The wind was still that day, I remember. During the lunch which I always forewent, I made my way to where I could be alone, in this case outdoors, under the bleachers of the football field, where the sun shone through in only the tiniest of bands. Later in the afternoon the field would be a hive of activity but for now it was quiet. I sat in the untrodden dirt adjusting the skirt of my school uniform. I placed my school bag next to me carefully, since through its fabric the oblong board to which the frog was pinned stretched the fibers to near breaking point if one wasn’t careful. I unzipped the bag with no less unconsidered dexterity, and removed the hideous diorama of death. With the wind being still I knew I was alone. My ears told me so.


With the frog prone beside me, I leafed through the manual of Vodou. Say what you may about the perfunctory manner of this book, it was perfectly adequate as an introduction to and a manual of sorts for the arts in question. It covered what it needed to, the African pre-history, the migration to Haiti, the mutations upon this, a survey of the deities both major and lesser, a short history with delineations of the bokor, and, vital to my cause, a simple catalog of rites, in Haitian Creole. I found a passage that I had identified in biology class. It was an incantation. No English translation was provided, not for this nor for any other transcriptions of the rites. The Haitian Creole language though was a transfiguration of the French, and this I recognized, since French was my high school language study of choice. And even though I was a poor student in any class, French seeped into me, and was often the language that I dreamt in, so strangely it came more easily to me than my native tongue, at least to my subconscious. I hunched over to speak to the frog, the book in one hand, and I whispered the Creole words, as if they were French.


“Nou jis... lanmò, manman an jenn fi, sove lavi a nan timoun sa a...”

 

Nothing happened.


Surely this was an issue of pronunciation, so I tried different versions and accents, enough variations of the diction to cover all possibilities. It took several minutes and soon I felt I had exhausted the process, but still there was no sign of anything happening to the frog. Not that I knew what to expect. Would it twitch? Would it hop back to life, smile and kiss my cheek? Yes, even I wasn’t immune to the comic absurdity of it all. Somehow when I was naked and covered with oil in a midnight field trying to turn myself into a she-wolf at age ten, I think then I had more dignity. At least then I was exploring some small compartment of my identity. Whispering gibberish to a dead frog was bordering on the stupidly goofy. And yet, possessing as I was of logic and respecting the scientific process, I labored dutifully until reason dictated that this practice was folly indeed. I sat up and smiled to myself. Sometimes it’s comforting to be a fool.

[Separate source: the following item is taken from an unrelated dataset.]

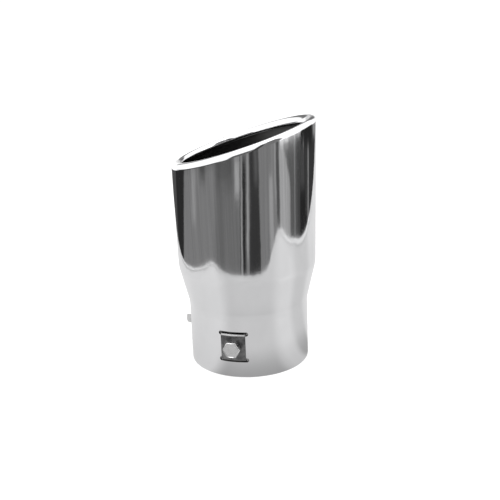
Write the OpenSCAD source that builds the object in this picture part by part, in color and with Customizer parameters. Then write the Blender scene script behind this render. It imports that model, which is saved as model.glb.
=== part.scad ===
// Slip-on exhaust tip: one sheet shell with a flared body and a slash-cut rolled lip,
// held on the tail pipe by three straps, each with a hex set screw.
// Millimetres. Z is up the axis from the centre of the inlet edge, +X is the long side, and
// -Y is the front clamp's side.

/* [Inlet sleeve] */
// Outside diameter of the straight sleeve that slips over the tail pipe
sleeve_d = 76.2; // [66:0.1:84]
// Height of the straight sleeve, from its lower edge to the flare
sleeve_h = 36.5; // [30:0.5:60]
// Thickness of the sheet that the shell is formed from
wall = 1.2; // [0.8:0.1:2]

/* [Flare and body] */
// Distance that the flare steps out from the sleeve to the foot of the body, on each side
flare_out = 5.9; // [3:0.1:16]
// Slope of the flare, measured from upright
flare_deg = 13.4; // [8:0.1:26]
// Outer bend radius at both ends of the flare
flare_bend_r = 25; // [6:1:40]
// Slope of the body, which widens a little towards the outlet
body_deg = 0.85; // [0:0.05:2]

/* [Slash cut and rolled lip] */
// Height of the lip's crest where the axis meets it
rim_h = 143.9; // [125:0.1:220]
// Tilt of the slash cut, high on the +X side
slash_deg = 17.6; // [0:0.1:30]
// Outside radius of the rolled lip
lip_r = 3.5; // [2.6:0.1:5]
// Angle that the sheet is rolled through, from the outside over the crest
roll_deg = 195; // [120:5:230]

/* [Straps] */
// Height of the three screws above the inlet edge
clamp_h = 20.4; // [18:0.1:30]
// Angle round the axis from one clamp to the next
clamp_step = 98; // [80:1:120]
// Width of a strap, measured round the sleeve
strap_w = 15.5; // [13:0.5:24]
// Height of a strap over its two legs
strap_h = 17.9; // [15:0.1:24]
// Thickness of the strap's steel
strap_t = 1.2; // [1:0.1:2]
// Height that a strap's web stands off the sleeve
strap_off = 0.4; // [0.2:0.1:1]
// Inside radius of the strap's bends
strap_bend_r = 0.3; // [0.2:0.1:1]
// Length of the straight foot behind each slot
foot_l = 4.5; // [3:0.5:7]

/* [Slots] */
// Extra length of a slot past each edge of its strap
slot_side = 1.7; // [0.8:0.1:3]
// Open height of a slot beyond the strap's leg
slot_open = 1.1; // [0.8:0.1:2]
// Clearance between a strap and the sheet it passes through or bears on
strap_gap = 0.2; // [0.1:0.05:0.3]

/* [Screws] */
// Outside diameter of the screw thread
screw_d = 6; // [5:0.5:8]
// Length of a screw under its head
screw_l = 12; // [9:0.5:20]
// Width of the hex head across its flats
head_af = 9.8; // [8:0.1:13]
// Height of the hex head
head_h = 4; // [3:0.1:6]
// Turn of the left screw's head about its own axis; the other heads have corners to both sides
left_head_turn = 30; // [0:5:60]
// Height of the chamfer on the screw's point
point_h = 0.8; // [0.3:0.1:1.5]
// Radial clearance between thread and collar
thread_gap = 0.05; // [0.02:0.01:0.1]
// Clearance between a seated head and its strap
seat_gap = 0.1; // [0.05:0.05:0.3]
// Wall of the threaded collar drawn inwards from the strap
collar_t = 1.5; // [1:0.1:2]
// Length of the collar inside the sleeve's inner face
collar_in = 1; // [0:0.1:3]

/* [Hidden] */
$fn = 96;

// Directions of the clamps round the axis: front is -Y, left is near -X, back is near +Y
front = -90;
left = front - clamp_step;
back = left - clamp_step;

polished = [0.80, 0.80, 0.81];
strap_steel = [0.45, 0.45, 0.46];
zinc = [0.70, 0.70, 0.69];

// Radii of the shell's faces
sleeve_r = sleeve_d / 2;
sleeve_in = sleeve_r - wall;
body_r = sleeve_r + flare_out;

// The two bends step out by this share of their radius, and take no more than the whole flare
bend_out = 1 + cos(body_deg) - 2 * cos(flare_deg);
bend_r = min(flare_bend_r, flare_out / bend_out);
flare_top = sleeve_h + bend_r * (2 * sin(flare_deg) - sin(body_deg))
    + (flare_out - bend_r * bend_out) / tan(flare_deg);

// Radius of the rim where its lip springs from the body, and the rim's shift towards the long
// side, where the body is wider
rim_r = body_r + (rim_h - lip_r - flare_top) * tan(body_deg);
rim_shift = rim_r * tan(slash_deg) * tan(body_deg);

// The lip's sheet is rooted inside the wall, a skin's depth from both of its faces
lip_skin = 0.1;
lip_root = 2;
lip_steps = 14;
flare_steps = 8;

// Radii of a strap's faces, and the half heights of its leg and slot
web_in = sleeve_r + strap_off;
web_out = web_in + strap_t;
foot_out = sleeve_in - strap_gap;
leg_top = strap_h / 2;
outer_bend_r = strap_bend_r + strap_t;
slot_low = leg_top - strap_t - strap_gap;
slot_high = leg_top + slot_open;

collar_r = screw_d / 2 + thread_gap + collar_t;
collar_hole_r = collar_r + strap_gap;
collar_end = sleeve_in - collar_in;

// Share of the flats that the head's round top face keeps, and its chamfer from flat
head_top = 0.95;
head_chamfer_deg = 30;

// Longer than anything that is cut
far = 2 * (rim_h + 2 * rim_r);

function arc(centre, r, from, to, steps) =
    [for (i = [0:steps])
        let (a = from + (to - from) * i / steps)
        centre + r * [cos(a), sin(a)]];

// Radius and height along one face of the shell, depth inwards from its outside
function shell_face(depth, top) = concat(
    [[sleeve_r - depth, 0]],
    arc([sleeve_r + bend_r, sleeve_h], bend_r + depth, 180, 180 - flare_deg, flare_steps),
    arc([body_r - bend_r * cos(body_deg), flare_top + bend_r * sin(body_deg)], bend_r - depth,
        -flare_deg, -body_deg, flare_steps),
    [[body_r - depth / cos(body_deg) + (top - flare_top) * tan(body_deg), top]]);

function reversed(list) = [for (i = [len(list) - 1:-1:0]) list[i]];

// Section of the rolled lip in radius and height, with the crest at height 0
function lip_section() =
    let (centre = [rim_r - lip_r, -lip_r],
         outer = lip_r - lip_skin,
         inner = lip_r - wall + lip_skin)
    concat(
        [[centre.x + outer, centre.y - lip_root]],
        arc(centre, outer, 0, roll_deg, lip_steps),
        arc(centre, inner, roll_deg, 0, lip_steps),
        [[centre.x + inner, centre.y - lip_root]]);

// Everything above a plane tilted like the slash cut, which meets the axis at height h
module above_slash(h) {
    translate([0, 0, h])
        rotate([0, -slash_deg, 0])
            translate([-far / 2, -far / 2, 0])
                cube(far);
}

// The lip's section goes round the axis and rises with X, as the slash cut does
module rolled_lip() {
    rise = [[1, 0, 0, 0], [0, 1, 0, 0], [tan(slash_deg), 0, 1, rim_h], [0, 0, 0, 1]];
    multmatrix(rise)
        translate([rim_shift, 0, 0])
            rotate_extrude()
                polygon(lip_section());
}

module flared_tube() {
    difference() {
        rotate_extrude()
            polygon(concat(shell_face(0, far / 2), reversed(shell_face(wall, far / 2))));
        above_slash(rim_h - lip_r);
    }
}

// Children turned to one clamp: X runs outwards there, and Z = 0 is at the screw
module at_clamp(direction) {
    rotate([0, 0, direction])
        translate([0, 0, clamp_h])
            children();
}

// Round bar along X between two distances from the axis
module radial_bar(r, from, to) {
    translate([from, 0, 0])
        rotate([0, 90, 0])
            cylinder(r = r, h = to - from);
}

// Rounded slot above the screw, cut outwards through the wall
module strap_slot() {
    end_r = (slot_high - slot_low) / 2;
    reach = strap_w / 2 + slot_side - end_r;
    translate([0, 0, slot_low + end_r]) {
        for (side = [-1, 1])
            translate([0, side * reach, 0])
                radial_bar(end_r, sleeve_r / 2, far);
        translate([sleeve_r / 2, -reach, -end_r])
            cube([far, 2 * reach, 2 * end_r]);
    }
}

module clamp_cuts() {
    strap_slot();
    mirror([0, 0, 1])
        strap_slot();
    radial_bar(collar_hole_r, sleeve_r / 2, far);
}

module outer_shell() {
    color(polished) {
        difference() {
            flared_tube();
            for (direction = [front, left, back])
                at_clamp(direction)
                    clamp_cuts();
        }
        rolled_lip();
    }
}

// Quarter of a flat ring, one sheet thick, which turns a strap through a right angle
module strap_bend(centre, quadrant) {
    translate(centre)
        rotate(quadrant)
            intersection() {
                difference() {
                    circle(outer_bend_r);
                    circle(strap_bend_r);
                }
                square(2 * outer_bend_r);
            }
}

// Upper half of a strap's section: web, leg through the slot, and foot inside the sleeve
module half_strap_section() {
    outer_centre = [web_out - outer_bend_r, leg_top - outer_bend_r];
    inner_centre = [foot_out + strap_bend_r, leg_top + strap_bend_r];
    translate([web_in, 0])
        square([strap_t, outer_centre.y]);
    strap_bend(outer_centre, 0);
    translate([inner_centre.x, leg_top - strap_t])
        square([outer_centre.x - inner_centre.x, strap_t]);
    strap_bend(inner_centre, 180);
    translate([foot_out - strap_t, inner_centre.y])
        square([strap_t, foot_l]);
}

module strap(direction) {
    color(strap_steel)
        at_clamp(direction)
            difference() {
                union() {
                    intersection() {
                        rotate_extrude() {
                            half_strap_section();
                            mirror([0, 1])
                                half_strap_section();
                        }
                        translate([0, -strap_w / 2, -far / 2])
                            cube([far, strap_w, far]);
                    }
                    radial_bar(collar_r, collar_end, web_in + strap_t / 2);
                }
                radial_bar(screw_d / 2 + thread_gap, 0, far);
            }
}

module hex_head() {
    corner_r = head_af / 2 / cos(30);
    top_r = head_af / 2 * head_top;
    intersection() {
        rotate(30)
            cylinder(r = corner_r, h = head_h, $fn = 6);
        cylinder(r1 = top_r + head_h / tan(head_chamfer_deg), r2 = top_r, h = head_h);
    }
}

module set_screw(direction, turn) {
    color(zinc)
        at_clamp(direction)
            translate([web_out + seat_gap, 0, 0])
                rotate([0, 90, 0]) {
                    rotate(turn)
                        hex_head();
                    translate([0, 0, point_h - screw_l])
                        cylinder(d = screw_d, h = screw_l - point_h + head_h / 2);
                    translate([0, 0, -screw_l])
                        cylinder(d1 = screw_d - 2 * point_h, d2 = screw_d, h = point_h);
                }
}

outer_shell();
strap(front);  // strap_front
strap(left);  // strap_left
strap(back);  // strap_back
set_screw(front, 0);  // screw_front
set_screw(left, left_head_turn);  // screw_left
set_screw(back, 0);  // screw_back
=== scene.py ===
import math

import bmesh
import bpy
from mathutils import Matrix, Vector


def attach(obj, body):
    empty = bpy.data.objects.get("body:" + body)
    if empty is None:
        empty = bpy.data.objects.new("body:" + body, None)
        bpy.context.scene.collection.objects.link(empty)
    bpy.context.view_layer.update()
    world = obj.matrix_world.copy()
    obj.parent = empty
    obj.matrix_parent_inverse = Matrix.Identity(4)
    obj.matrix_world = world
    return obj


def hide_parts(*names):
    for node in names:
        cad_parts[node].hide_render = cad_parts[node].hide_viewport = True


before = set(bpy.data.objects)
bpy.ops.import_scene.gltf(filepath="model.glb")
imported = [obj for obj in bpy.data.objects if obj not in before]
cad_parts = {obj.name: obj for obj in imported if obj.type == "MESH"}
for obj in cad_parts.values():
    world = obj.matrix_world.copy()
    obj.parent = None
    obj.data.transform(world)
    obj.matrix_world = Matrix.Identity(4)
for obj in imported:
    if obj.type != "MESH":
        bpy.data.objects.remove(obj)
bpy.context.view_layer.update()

MM = 0.001

# The shell, as the CAD model has it
SLEEVE_R = 38.1 * MM
SLEEVE_H = 36.5 * MM
WALL = 1.2 * MM
FLARE_OUT = 5.9 * MM
FLARE_SLOPE = math.radians(13.4)
BODY_SLOPE = math.radians(0.85)
BEND_R = 25 * MM
RIM_H = 143.9 * MM
SLASH_RISE = math.tan(math.radians(17.6))
LIP_R = 3.5 * MM
ROLL = math.radians(195)
BODY_R = SLEEVE_R + FLARE_OUT
BEND_OUT = 1 + math.cos(BODY_SLOPE) - 2 * math.cos(FLARE_SLOPE)
FLARE_TOP = SLEEVE_H + BEND_R * (2 * math.sin(FLARE_SLOPE) - math.sin(BODY_SLOPE)) + (
    FLARE_OUT - BEND_R * BEND_OUT) / math.tan(FLARE_SLOPE)
RIM_R = BODY_R + (RIM_H - LIP_R - FLARE_TOP) * math.tan(BODY_SLOPE)
RIM_SHIFT = RIM_R * SLASH_RISE * math.tan(BODY_SLOPE)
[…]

I casually spoke two words of my own invent toward the supine frog, this time in my semi- native French, two small words spoken mockingly to finalize my failure.


“...eveiller... ...zombi...”

The frog moved.


It was ever so subtle, but there it was for me to see, its right front leg straining ever so slightly against the nail holding it firm. I remember distinctly not feeling even a trace of shock or alarm, merely interest, and a resolve to repeat the experiment. I leaned in even more and made my whisper definite.


“...eveiller... ...zombi...”

And with the new clarity of the phrase the body of the frog in its entirety rose up in anger against its constraints, and in the quick it was done, and to the suddenness of this seizure I responded in kind, and flung the unholy corpse, board and all, into a narrow band of darkness and dirt in the tiniest reaches of the dim under the bleachers, before grabbing my bag and leaving that immoral altar in the utmost haste, vowing to forego any further investigations of this ilk forever, convinced of its unnatural essence, a crime against the beauty of what has passed.